Cambridge Associates derives its investment-level benchmarks from the returns data of over 70,000 individual investments made by over 3,300 global private equity and venture capital funds. The Cambridge Associates report focuses on the investments made by private equity funds.
 
Investment-level performance benchmarks allow investors to gain new perspectives along several fronts.
 
In the past decade, investors considering – or actively pursuing – co-investments or direct investments has grown to be a majority of investors.
 
"One of the reasons co-investments are so popular is that they offer lower-to-no fees compared to a typical fund structure," says Auerbach. "Yet traditional fund-level benchmarks are net of fees, making them an 'apples-to-oranges' mismatch for benchmarking co-investments. Gross investment-level returns, based on a pool of deals with similar characteristics (e.g. same year of investment, same sector, same deal size) provide a better option for benchmarking these investments."
 
As investors and funds consider expanding into new sectors, geographies or strategies, they need to understand the returns and risks.
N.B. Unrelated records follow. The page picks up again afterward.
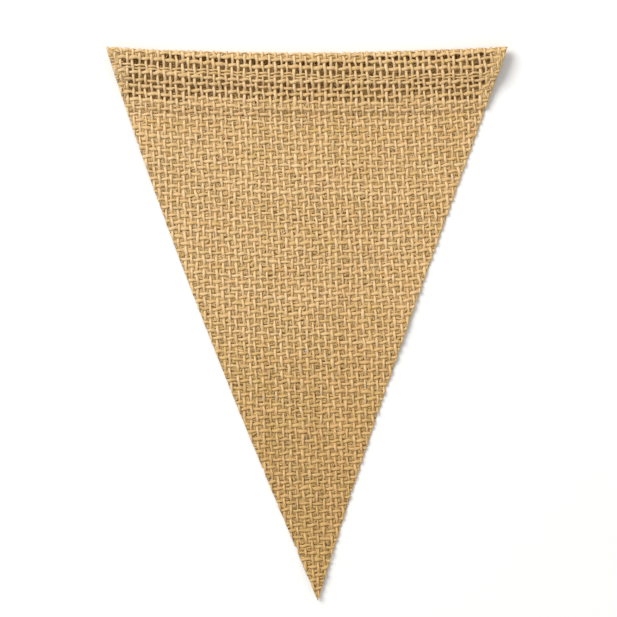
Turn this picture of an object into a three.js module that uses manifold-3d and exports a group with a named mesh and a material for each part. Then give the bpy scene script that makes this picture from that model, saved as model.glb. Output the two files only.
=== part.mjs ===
// A burlap bunting pennant, lying face up on a table.
// It is one piece of coarse jute cloth: a long triangle whose top is turned to the back and glued down
// along its free edge, which leaves a flat channel for the string.
//
// Millimetres. X runs across the pennant, Y from its tip to its folded top, and Z up from the table.
// The origin is on the table, in the middle of the pennant's width and height. The shapes are drawn
// with the tip's end at y 0, and the finished cloth is moved down by half its height.

import * as THREE from "three";
import { mergeVertices } from "three/addons/utils/BufferGeometryUtils.js";
import Module from "manifold-3d";

// The cut: a long triangle, a little uneven as cloth is.
const WIDTH = 126; // between the two top corners
const HEIGHT = 174; // from the tip to the top corners
const TIP_SHIFT = 3.5; // the tip lies this far to the right of the middle
const LEFT_BOW = 2.4; // the left side bows this far out, halfway down
const LEFT_BOW_LEAN = 0.75; // and more than that above its middle
const RIGHT_BOW = 1.4; // the right side bows this far in, halfway down
const RIGHT_BOW_LEAN = -0.7; // and less than that above its middle
const TOP_DIP = 1.8; // the folded top sags this far below the corners
const TOP_DIP_X = -7; // where the top is lowest

// The cloth and its hem, in section. Depths are measured down from the fold.
const CLOTH = 1.2; // thickness of one layer
const CHANNEL_GAP = 1.6; // clear height of the string channel
const CHANNEL_FLAT_END = 7.5; // down to here the channel keeps its full height
const GLUE_START = 13.5; // from here the two layers are glued together
const FLAP_END = 17; // the free edge of the turned-back flap
const STEP_END = 20.5; // below this the front lies on the table

// How the pennant lies: flat in the middle, with its stiff edges a little off the table.
const LIFTS = [
  { name: "top left corner", x: -63, y: 174, height: 1.6, reach: 24 },
  { name: "top right corner", x: 63, y: 174, height: 1.3, reach: 20 },
  { name: "left edge under the hem", x: -54, y: 142, height: 1.1, reach: 22 },
  { name: "right edge, halfway", x: 34, y: 84, height: 0.8, reach: 22 },
  { name: "tip", x: 3.5, y: 0, height: 0.9, reach: 26 },
];

// How finely the curves are stepped.
const STEPS_ACROSS = 36;
const STEPS_PER_SIDE = 24;
const STEPS_PER_FOLD = 10;
const STEPS_PER_EASE = 6;
const BODY_STEP = 8;
const MARGIN = 6; // the blank reaches this far past the outline, before it is cut

const JUTE_COLOUR = 0xcca975;

const smooth = (t) => t * t * (3 - 2 * t);
const clamp01 = (t) => Math.min(1, Math.max(0, t));

// Where the folded top runs: a shallow sag between the corners.
function topEdgeY(x) {
  const reach = x < TOP_DIP_X ? TOP_DIP_X + WIDTH / 2 : WIDTH / 2 - TOP_DIP_X;
  const u = (x - TOP_DIP_X) / reach;
  return HEIGHT - TOP_DIP * (1 - u * u);
}

// Where a side runs: side is -1 for the left and 1 for the right,
// and v goes from 0 at the top to 1 at the tip.
function sideX(v, side) {
  const [halfway, lean] = side < 0 ? [LEFT_BOW, LEFT_BOW_LEAN] : [RIGHT_BOW, RIGHT_BOW_LEAN];
  const bow = halfway + lean * (1 - 2 * v);
  return TIP_SHIFT * v + (side * WIDTH * (1 - v)) / 2 - 4 * bow * v * (1 - v);
}

// How far the cloth is off the table. It is nothing over most of the pennant.
function liftAt(x, y) {
  const lifts = LIFTS.map((spot) => {
    const nearness = 1 - Math.hypot(x - spot.x, y - spot.y) / spot.reach;
    return spot.height * smooth(clamp01(nearness));
  });
  return Math.max(...lifts);
}

// The height of the front layer's underside, at a depth below the fold:
// over the channel, then on the flap, then on the table.
function frontUnderside(depth) {
  const overChannel = CLOTH + CHANNEL_GAP;
  const closing = smooth(clamp01((depth - CHANNEL_FLAT_END) / (GLUE_START - CHANNEL_FLAT_END)));
  const stepping = smooth(clamp01((depth - FLAP_END) / (STEP_END - FLAP_END)));
  return overChannel - CHANNEL_GAP * closing - CLOTH * stepping;
}

// Evenly spaced depths from one to another, both included.
function depthsBetween(from, to, steps) {
  return Array.from({ length: steps + 1 }, (_, i) => from + ((to - from) * i) / steps);
}

// A half circle round the fold's axis, from the flap's side up to the front's side.
function foldArc(radius) {
  const axis = CLOTH + CHANNEL_GAP / 2;
  return Array.from({ length: STEPS_PER_FOLD + 1 }, (_, i) => {
    const angle = -Math.PI / 2 + (Math.PI * i) / STEPS_PER_FOLD;
    return new THREE.Vector2(-axis + radius * Math.cos(angle), axis + radius * Math.sin(angle));
  });
}

// The section across the hem and down the body, as one outline with the channel as its hole.
// Its first axis is minus the depth below the fold, and its second is the height.
function clothSection() {
  const foldOuter = CLOTH + CHANNEL_GAP / 2;
  const foldInner = CHANNEL_GAP / 2;
  const bodyEnd = HEIGHT + MARGIN;
  const bodySteps = Math.round((bodyEnd - STEP_END) / BODY_STEP);
  const closing = depthsBetween(CHANNEL_FLAT_END, GLUE_START, STEPS_PER_EASE);
  const stepping = depthsBetween(FLAP_END, STEP_END, STEPS_PER_EASE);
  const body = depthsBetween(STEP_END, bodyEnd, bodySteps).slice(1);
  const at = (depth, height) => new THREE.Vector2(-depth, height);

  const underside = [...body].reverse().map((depth) => at(depth, 0));
  const underStep = [...stepping].reverse().map((depth) => at(depth, frontUnderside(depth)));
  const flapEdge = [at(FLAP_END, 0)];
  const outerFold = foldArc(foldOuter);
  const front = [...closing, ...stepping, ...body].map((depth) => at(depth, frontUnderside(depth) + CLOTH));
  const section = new THREE.Shape([...underside, ...underStep, ...flapEdge, ...outerFold, ...front]);

  const channelTop = closing.map((depth) => at(depth, frontUnderside(depth)));
  section.holes.push(new THREE.Path([...foldArc(foldInner), ...channelTop]));
  return section;
}

// The section drawn out across the pennant, following the sagging top and the lifted edges.
function foldedBlank() {
  const span = WIDTH + 2 * MARGIN;
  const blank = new THREE.ExtrudeGeometry(clothSection(), {
    depth: span,
    steps: STEPS_ACROSS,
    bevelEnabled: false,
  });
  const points = blank.getAttribute("position");
  for (let i = 0; i < points.count; i++) {
    const x = points.getZ(i) - span / 2;
    const y = topEdgeY(x) + points.getX(i);
    points.setXYZ(i, x, y, points.getY(i) + liftAt(x, y));
  }
  return blank;
}

// The outline, as a tall block to cut the blank with.
// Above the corners it goes straight up, clear of the fold.
function outlineBlock() {
  const side = (sign) =>
    Array.from({ length: STEPS_PER_SIDE }, (_, i) => {
      const v = i / STEPS_PER_SIDE;
      return new THREE.Vector2(sideX(v, sign), HEIGHT * (1 - v));
    });
  const tip = new THREE.Vector2(TIP_SHIFT, 0);
  const above = [
    new THREE.Vector2(WIDTH / 2, HEIGHT + MARGIN),
    new THREE.Vector2(-WIDTH / 2, HEIGHT + MARGIN),
  ];
  const outline = new THREE.Shape([...above, ...side(-1), tip, ...side(1).reverse()]);
  const block = new THREE.ExtrudeGeometry(outline, { depth: 4 * MARGIN, bevelEnabled: false });
  return block.translate(0, 0, -2 * MARGIN);
}

const wasm = await Module();
wasm.setup();

// A closed geometry as a solid that can be cut.
function toSolid(geometry) {
  geometry.deleteAttribute("normal");
  geometry.deleteAttribute("uv");
  const merged = mergeVertices(geometry, 1e-4);
  const mesh = new wasm.Mesh({
    numProp: 3,
    vertProperties: new Float32Array(merged.getAttribute("position").array),
    triVerts: new Uint32Array(merged.index.array),
  });
  return new wasm.Manifold(mesh);
}

// A solid as a geometry that can be drawn.
function toGeometry(solid) {
  const mesh = solid.getMesh();
  const geometry = new THREE.BufferGeometry();
  geometry.setAttribute("position", new THREE.BufferAttribute(mesh.vertProperties, 3));
  geometry.setIndex(new THREE.BufferAttribute(mesh.triVerts, 1));
  geometry.computeVertexNormals();
  return geometry;
}

// The pennant: the folded cloth, cut to its outline.
function pennantCloth() {
  const solid = toSolid(foldedBlank()).intersect(toSolid(outlineBlock()));
  const jute = new THREE.MeshStandardMaterial({ color: JUTE_COLOUR, roughness: 0.9, metalness: 0 });
  const mesh = new THREE.Mesh(toGeometry(solid), jute);
  mesh.name = "pennant_cloth";
  mesh.position.y = -HEIGHT / 2;
  return mesh;
}

const bunting = new THREE.Group();
bunting.add(pennantCloth());

export default bunting;
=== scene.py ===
"""A burlap bunting pennant, woven yarn by yarn over the solid's outline and folds.

The cloth is laid out in its own coordinates: x runs across it, and s runs along it from the fold,
down the front where it is above 0 and down the turned-back flap where it is below 0. Over the yarns
lie short fibre bundles, the fuzz that half closes the gaps of the weave, and fine loose hairs.
"""

import math
from types import SimpleNamespace

import bmesh
import bpy
import numpy as np
from bpy.props import FloatProperty, FloatVectorProperty, IntProperty, PointerProperty
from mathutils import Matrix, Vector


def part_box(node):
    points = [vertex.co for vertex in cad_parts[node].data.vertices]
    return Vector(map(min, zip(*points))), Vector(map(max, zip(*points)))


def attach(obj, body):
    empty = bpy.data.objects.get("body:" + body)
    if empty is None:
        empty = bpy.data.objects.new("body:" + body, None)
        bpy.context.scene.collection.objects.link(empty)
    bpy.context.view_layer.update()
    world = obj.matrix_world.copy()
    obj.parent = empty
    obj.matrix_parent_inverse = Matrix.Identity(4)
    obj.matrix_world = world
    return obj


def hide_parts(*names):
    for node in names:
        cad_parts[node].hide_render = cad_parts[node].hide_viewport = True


bl_info = {
    "name": "Burlap Pennant",
    "version": (1, 0, 0),
    "blender": (4, 5, 0),
    "location": "3D View > Sidebar > Pennant",
    "description": "Weaves a burlap bunting pennant from jute yarns and sets a pale stage round it",
    "category": "Add Mesh",
}

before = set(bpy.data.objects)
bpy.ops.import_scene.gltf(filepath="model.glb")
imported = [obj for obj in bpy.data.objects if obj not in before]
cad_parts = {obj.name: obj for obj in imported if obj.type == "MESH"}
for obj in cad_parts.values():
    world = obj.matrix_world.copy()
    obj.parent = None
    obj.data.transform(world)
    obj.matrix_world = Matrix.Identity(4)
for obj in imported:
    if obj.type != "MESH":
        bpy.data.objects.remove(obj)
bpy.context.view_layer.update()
CLOTH_NODE = "pennant_cloth"
NODE_LOW, NODE_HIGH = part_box(CLOTH_NODE)
NODE_SIZE = NODE_HIGH - NODE_LOW
JUTE_MATERIAL = "jute_yarn"
MM = 0.001
SAMPLE = 0.05 * MM  # how closely a yarn's course is looked at, to find where it is cut
STEPS_PER_CELL = 5  # rings of a yarn from one crossing to the next

# Where the stiff cloth stands a little off the table, as the solid does.
LIFTS = [
    {"name": "top left corner", "x": -63, "y": 87, "height": 1.6, "reach": 24},
    {"name": "top right corner", "x": 63, "y": 87, "height": 1.3, "reach": 20},
    {"name": "left edge under the hem", "x": -54, "y": 55, "height": 1.1, "reach": 22},
    {"name": "right edge, halfway", "x": 34, "y": -3, "height": 0.8, "reach": 22},
    {"name": "tip", "x": 3.5, "y": -87, "height": 0.9, "reach": 26},
]

# The woven pieces, each from one depth below the fold to the next. The first takes in the flap.
WOVEN_PIECES = [
    {"name": "hem_weave", "fuzz": "hem_fuzz", "from": -30, "to": 20, "held": "folded"},
    {"name": "upper_weave", "fuzz": "upper_fuzz", "from": 20, "to": 64, "held": "laid"},
    {"name": "lower_weave", "fuzz": "lower_fuzz", "from": 64, "to": 180, "held": "laid"},
]


def length(name, default_mm, description):
    """A size that a user can change, given here in millimetres."""
    return FloatProperty(
        name=name, default=default_mm * MM, description=description, unit="LENGTH", precision=5
    )


def ratio(name, default, description):
    """A plain number that a user can change."""
    return FloatProperty(name=name, default=default, description=description, precision=4)


def colour(name, default, description):
    """A colour that a user can change."""
    return FloatVectorProperty(
        name=name, default=default, description=description, subtype="COLOR", min=0, max=1
    )


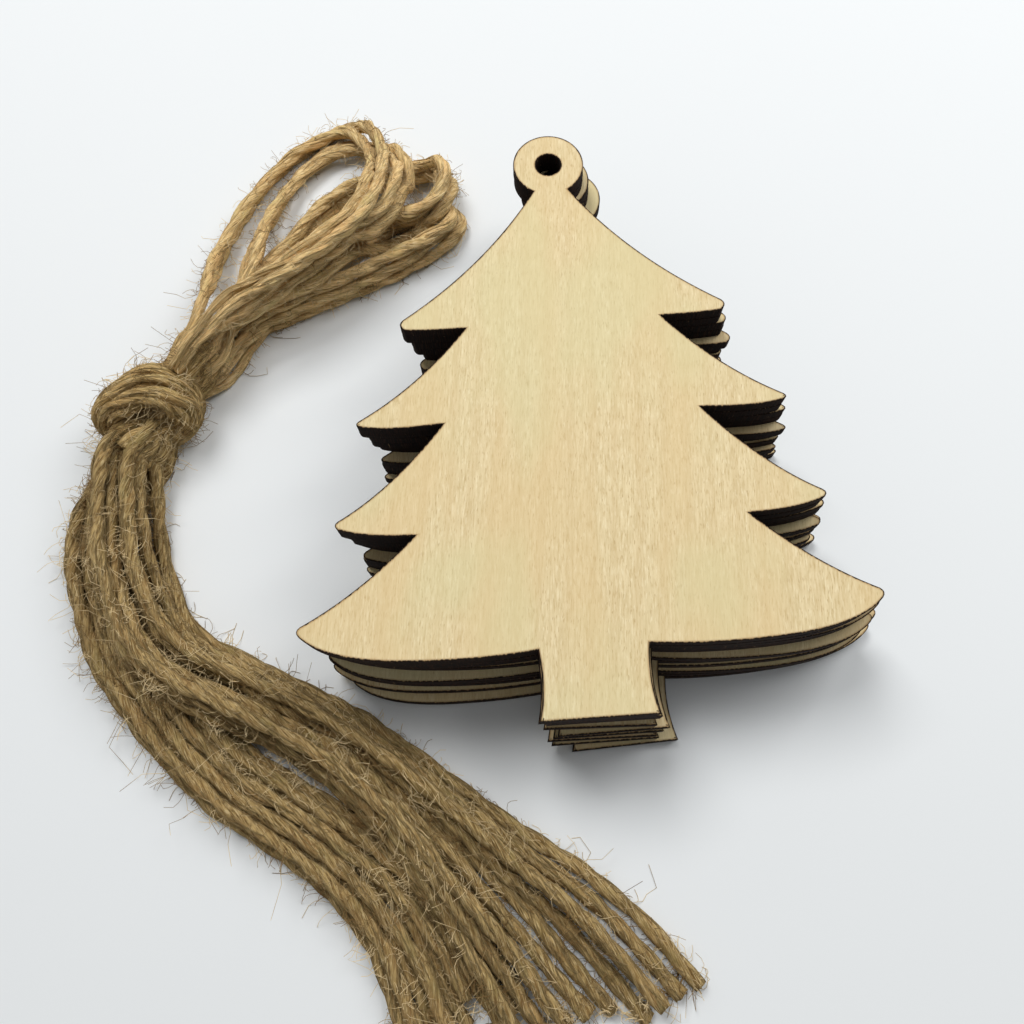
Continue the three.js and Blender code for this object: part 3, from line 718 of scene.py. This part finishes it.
def hair_tree(finish):
    """A Geometry Nodes tree that grows curled hairs out of a mesh."""
    tree = bpy.data.node_groups.new("stray_fibres", "GeometryNodeTree")
    tree.interface.new_socket("Skin", in_out="INPUT", socket_type="NodeSocketGeometry")
    for name in ("Hairs per square metre", "Length", "Thickness", "Spread", "Curl"):
        tree.interface.new_socket(name, in_out="INPUT", socket_type="NodeSocketFloat")
    tree.interface.new_socket("Hairs", in_out="OUTPUT", socket_type="NodeSocketGeometry")
    graph = Graph(tree)
    skin, density, length, thickness, spread, curl = (
        Wire(graph, socket) for socket in tree.nodes.new("NodeGroupInput").outputs[:6])
    roots = graph.node("GeometryNodeDistributePointsOnFaces", {"distribute_method": "RANDOM"},
                       {"Mesh": skin, "Density": density, "Seed": HAIR_SEED})
    outward = Wire(graph, roots.socket.node.outputs["Normal"])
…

However, fund-level benchmarks do not always offer a 'pure' view into the performance of a specific sector or strategy.
 
"The vast majority of funds invest in deals across sectors; therefore, if you want to understand the performance of investments in, say, the consumer sector, you could look at the net returns of all funds that invest exclusively in the consumer sector, but there are not that many consumer-focused funds," says Carson. "Investment-level analysis provides a more robust universe of data by allowing you to pool all the investments made in a specific sector, whether by consumer-focused funds or generalist funds, and look at the returns and risks of that pool."
 
Sometimes, the global investment environment can change drastically over the course of a fund's investment period.
 
"For example, there were funds that were raised and invested across the years of the global financial crisis. A lot of the deals in 2007 underperformed while the deals completed in 2009 and 2010 outperformed, translating to middling overall fund performance," explains Auerbach. "Investment-level performance data looks beyond a fund's vintage year and compares investments made in a specific year to a pool of similar investments made in that same year. This extra layer of performance perspective can meaningfully inform investment decisions."
 
"Fund-level performance benchmarks – the mainstay of private equity performance measurement – are incredibly important and necessary. But they're not always sufficient in today's evolving private equity environment," says Carson. "Investment-level data can provide 'apples-to-apples' benchmarks for direct and co-investments and they can complement traditional fund-level analysis by providing additional perspectives."